**TASK INSTRUCTIONS**
From the listing below, copy only the lines from the line that contains "Model this object" to the line that contains "const joint_gap = 0.3;", counting those two lines as part of the copy.

**RECORDS FOR THIS TASK**
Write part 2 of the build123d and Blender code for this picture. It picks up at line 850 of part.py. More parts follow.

* * *

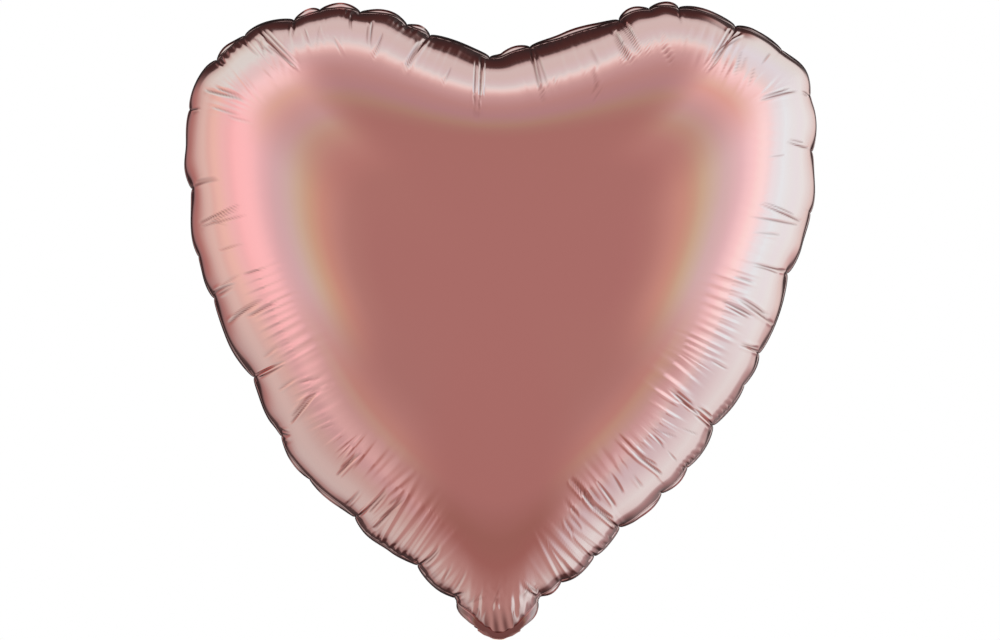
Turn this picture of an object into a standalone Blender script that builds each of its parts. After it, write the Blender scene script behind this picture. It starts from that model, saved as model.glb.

* * *

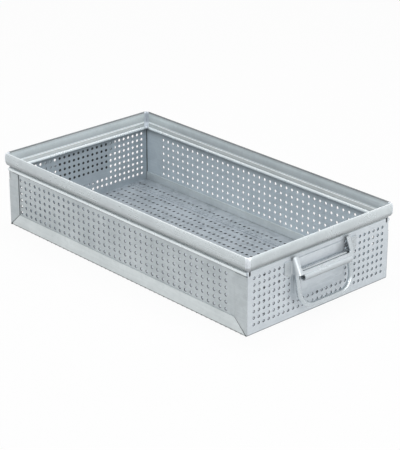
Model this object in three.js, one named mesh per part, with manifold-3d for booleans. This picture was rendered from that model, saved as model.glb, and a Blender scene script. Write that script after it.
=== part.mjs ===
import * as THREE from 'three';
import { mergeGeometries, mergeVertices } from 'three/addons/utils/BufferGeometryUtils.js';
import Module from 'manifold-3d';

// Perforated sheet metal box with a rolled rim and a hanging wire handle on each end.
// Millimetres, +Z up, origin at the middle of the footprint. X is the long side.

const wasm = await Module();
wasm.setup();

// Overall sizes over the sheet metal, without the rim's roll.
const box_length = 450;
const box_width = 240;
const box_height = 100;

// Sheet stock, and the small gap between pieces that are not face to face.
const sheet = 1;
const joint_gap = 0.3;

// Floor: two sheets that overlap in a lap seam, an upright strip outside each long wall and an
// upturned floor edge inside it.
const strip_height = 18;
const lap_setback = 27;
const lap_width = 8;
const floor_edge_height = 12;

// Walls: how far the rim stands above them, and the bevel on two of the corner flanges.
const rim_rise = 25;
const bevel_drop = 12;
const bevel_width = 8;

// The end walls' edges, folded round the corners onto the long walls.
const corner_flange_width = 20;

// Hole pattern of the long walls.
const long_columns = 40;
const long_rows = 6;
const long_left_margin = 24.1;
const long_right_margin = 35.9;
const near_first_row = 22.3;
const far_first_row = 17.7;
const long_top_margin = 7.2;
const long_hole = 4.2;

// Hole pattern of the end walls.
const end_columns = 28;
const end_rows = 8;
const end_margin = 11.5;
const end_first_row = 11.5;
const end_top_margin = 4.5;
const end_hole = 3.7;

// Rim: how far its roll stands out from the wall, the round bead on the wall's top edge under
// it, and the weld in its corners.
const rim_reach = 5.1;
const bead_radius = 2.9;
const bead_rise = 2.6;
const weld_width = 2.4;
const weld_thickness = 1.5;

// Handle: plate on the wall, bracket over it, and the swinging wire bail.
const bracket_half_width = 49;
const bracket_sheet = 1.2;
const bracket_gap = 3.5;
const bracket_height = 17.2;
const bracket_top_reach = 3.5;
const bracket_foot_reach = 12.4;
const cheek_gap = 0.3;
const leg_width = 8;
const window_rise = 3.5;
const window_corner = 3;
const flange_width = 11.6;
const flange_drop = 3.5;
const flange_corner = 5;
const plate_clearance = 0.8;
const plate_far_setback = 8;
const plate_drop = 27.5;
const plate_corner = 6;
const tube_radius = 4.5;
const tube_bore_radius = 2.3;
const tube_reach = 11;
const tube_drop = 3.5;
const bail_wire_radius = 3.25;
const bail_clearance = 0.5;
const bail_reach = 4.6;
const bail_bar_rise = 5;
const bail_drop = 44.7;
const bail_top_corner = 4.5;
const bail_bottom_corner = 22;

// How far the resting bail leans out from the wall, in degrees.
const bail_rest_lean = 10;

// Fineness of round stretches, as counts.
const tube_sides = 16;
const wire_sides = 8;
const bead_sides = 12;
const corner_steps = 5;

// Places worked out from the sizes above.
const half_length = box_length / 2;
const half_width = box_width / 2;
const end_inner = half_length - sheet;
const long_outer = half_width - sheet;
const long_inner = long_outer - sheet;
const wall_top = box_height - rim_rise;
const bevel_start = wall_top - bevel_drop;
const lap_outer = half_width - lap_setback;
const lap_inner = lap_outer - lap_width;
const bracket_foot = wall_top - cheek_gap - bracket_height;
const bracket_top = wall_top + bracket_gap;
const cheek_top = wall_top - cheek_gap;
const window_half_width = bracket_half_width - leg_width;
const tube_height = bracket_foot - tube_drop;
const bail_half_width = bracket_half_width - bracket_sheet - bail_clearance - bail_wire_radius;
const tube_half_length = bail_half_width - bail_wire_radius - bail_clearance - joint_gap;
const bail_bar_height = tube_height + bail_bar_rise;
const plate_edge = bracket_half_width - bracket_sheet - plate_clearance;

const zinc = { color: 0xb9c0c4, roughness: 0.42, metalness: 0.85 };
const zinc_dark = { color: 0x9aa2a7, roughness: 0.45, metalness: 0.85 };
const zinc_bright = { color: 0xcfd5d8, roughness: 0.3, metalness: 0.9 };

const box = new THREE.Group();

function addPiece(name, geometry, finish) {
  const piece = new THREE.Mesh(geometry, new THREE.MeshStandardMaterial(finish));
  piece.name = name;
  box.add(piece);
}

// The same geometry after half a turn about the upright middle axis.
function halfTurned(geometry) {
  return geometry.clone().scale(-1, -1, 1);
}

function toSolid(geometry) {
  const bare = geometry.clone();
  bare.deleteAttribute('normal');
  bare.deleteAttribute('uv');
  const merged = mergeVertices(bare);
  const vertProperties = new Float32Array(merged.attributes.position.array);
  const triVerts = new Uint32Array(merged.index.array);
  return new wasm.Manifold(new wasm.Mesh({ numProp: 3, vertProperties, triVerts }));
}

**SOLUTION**
Model this object in three.js, one named mesh per part, with manifold-3d for booleans. This picture was rendered from that model, saved as model.glb, and a Blender scene script. Write that script after it.
=== part.mjs ===
import * as THREE from 'three';
import { mergeGeometries, mergeVertices } from 'three/addons/utils/BufferGeometryUtils.js';
import Module from 'manifold-3d';

// Perforated sheet metal box with a rolled rim and a hanging wire handle on each end.
// Millimetres, +Z up, origin at the middle of the footprint. X is the long side.

const wasm = await Module();
wasm.setup();

// Overall sizes over the sheet metal, without the rim's roll.
const box_length = 450;
const box_width = 240;
const box_height = 100;

// Sheet stock, and the small gap between pieces that are not face to face.
const sheet = 1;
const joint_gap = 0.3;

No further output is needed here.